Porcelain Perfect - Page 3

From toasters to vacuums—Shalene Valenzuela's wild 'domestic art' fools the eye as well as the mind
Porcelain Perfect
Above left: 'Weighing In: Measure Up II' seems to play with ideas about sin and body shaming. Above right: In her 'Lunch Tray' series, Shalene deals with feminine stereotypes.

Her images, she says, "are like peeling back those layers, and bringing out the seedy underbelly, the complexities of human nature."

Shalene creates an ambiguous narrative that she says is like "a film still, where you capture a moment, and you're given certain clues as to what's going on in the scene. And basically it's up to the viewer to grab the information and fill in the past and the present and the future of what's going on to create that story."

For Ceramics Monthly, fellow ceramicist Mitchell Spain provided a close reading of one of her works, 'For Telephone: Yellow Tangle.'

Spain writes, "Valenzuela highlights communication in both two and three dimensions. The women's expressions imply gossip being relayed. There is also reference to the game of telephone, where the original message becomes distorted or manipulated as it is passed on. The bees are pollinating messages, and the tangled phone cord brings discord into the piece."

Porcelain Perfect
Above left: Even this hammer is made of clay in 'An Implement of Self Construction: Masques.' Above right: 'Beware of Sharp Edges: Spinning Yarn.'

Lisa Simon, who has been showing Shalene's work at her Radius Gallery for seven or eight years, appreciates the personal expression the artist puts into her ceramics.

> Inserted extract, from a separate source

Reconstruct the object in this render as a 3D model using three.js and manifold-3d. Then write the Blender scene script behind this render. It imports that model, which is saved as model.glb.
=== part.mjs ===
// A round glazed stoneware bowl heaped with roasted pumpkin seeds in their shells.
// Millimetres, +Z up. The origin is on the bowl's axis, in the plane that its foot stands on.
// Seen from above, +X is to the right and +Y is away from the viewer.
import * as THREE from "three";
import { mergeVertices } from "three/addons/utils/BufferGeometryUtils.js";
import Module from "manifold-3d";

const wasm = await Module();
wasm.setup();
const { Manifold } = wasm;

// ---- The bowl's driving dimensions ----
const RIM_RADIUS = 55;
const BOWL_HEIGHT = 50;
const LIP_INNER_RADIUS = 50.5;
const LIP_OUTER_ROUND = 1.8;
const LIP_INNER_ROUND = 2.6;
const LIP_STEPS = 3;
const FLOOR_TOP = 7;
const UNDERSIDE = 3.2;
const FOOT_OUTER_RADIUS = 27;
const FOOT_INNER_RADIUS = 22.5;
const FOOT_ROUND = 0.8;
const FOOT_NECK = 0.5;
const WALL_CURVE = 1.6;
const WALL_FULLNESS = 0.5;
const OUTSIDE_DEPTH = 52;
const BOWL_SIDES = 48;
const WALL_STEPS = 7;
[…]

"Her women are like models you would see in Woman's Day [magazine]. Their hair is all made up, they have pearl necklaces, their faces are all made up," Simon says. "They're like magazine models, and at the same time they have this cheeky character. There's an irony about the images."

Renee Brown says of her friend: "She's always looking at the world with an opportunistic eye of betterment. That shows in her work. It's about the evolution of how women have been perceived, versus how women really are.

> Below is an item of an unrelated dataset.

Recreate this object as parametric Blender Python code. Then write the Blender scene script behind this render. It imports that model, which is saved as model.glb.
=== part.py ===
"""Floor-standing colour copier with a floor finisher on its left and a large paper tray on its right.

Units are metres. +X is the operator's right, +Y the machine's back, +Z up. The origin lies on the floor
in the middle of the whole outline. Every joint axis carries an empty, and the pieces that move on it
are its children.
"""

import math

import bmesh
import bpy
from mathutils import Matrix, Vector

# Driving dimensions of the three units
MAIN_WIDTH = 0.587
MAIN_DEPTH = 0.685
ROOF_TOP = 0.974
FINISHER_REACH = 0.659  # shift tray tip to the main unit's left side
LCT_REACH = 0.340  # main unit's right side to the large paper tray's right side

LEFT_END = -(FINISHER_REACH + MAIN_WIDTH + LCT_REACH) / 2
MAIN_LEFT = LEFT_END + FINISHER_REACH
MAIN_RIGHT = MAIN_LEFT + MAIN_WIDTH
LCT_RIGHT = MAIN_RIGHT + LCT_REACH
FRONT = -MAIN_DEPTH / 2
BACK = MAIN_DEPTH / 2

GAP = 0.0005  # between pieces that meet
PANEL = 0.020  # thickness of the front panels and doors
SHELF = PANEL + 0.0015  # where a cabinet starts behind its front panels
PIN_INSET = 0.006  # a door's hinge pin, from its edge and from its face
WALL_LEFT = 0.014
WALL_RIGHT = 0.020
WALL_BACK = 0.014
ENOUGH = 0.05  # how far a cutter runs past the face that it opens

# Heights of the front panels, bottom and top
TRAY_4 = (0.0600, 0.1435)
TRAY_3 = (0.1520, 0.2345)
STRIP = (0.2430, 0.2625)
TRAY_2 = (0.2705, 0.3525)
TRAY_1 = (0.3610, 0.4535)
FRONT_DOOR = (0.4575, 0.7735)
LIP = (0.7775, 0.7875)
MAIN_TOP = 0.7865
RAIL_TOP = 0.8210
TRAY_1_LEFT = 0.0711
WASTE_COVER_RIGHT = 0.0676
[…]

"It's how women are seen at first glance, porcelain perfect. But there is a deeper truth. She shines a light on the retro ideal of femininity."

Shalene "is curious about what is under their skin, the aesthetics, the idea of femininity." Brown says. "But what is underneath that? There's something that wasn't allowed to be said for so long in society, that is just beneath the skin. Shalene reveals it in a very playful way."

"Her art is not cynical," Brown adds.

  Porcelain Perfect
'Ironing Things Out: Pencil Pusher' suggests stereotypical roles for women.
 

Shalene's imagery may be retro, but the thrust of her art is not.

"I'm bringing these characters from the '50s or '60s, but [the artworks] are commenting on things today as well," Shalene says, adding, "The attitudes of that time are attitudes that we still carry. They haven't fully gone away. I mean, if they had, I wouldn't be making work like this."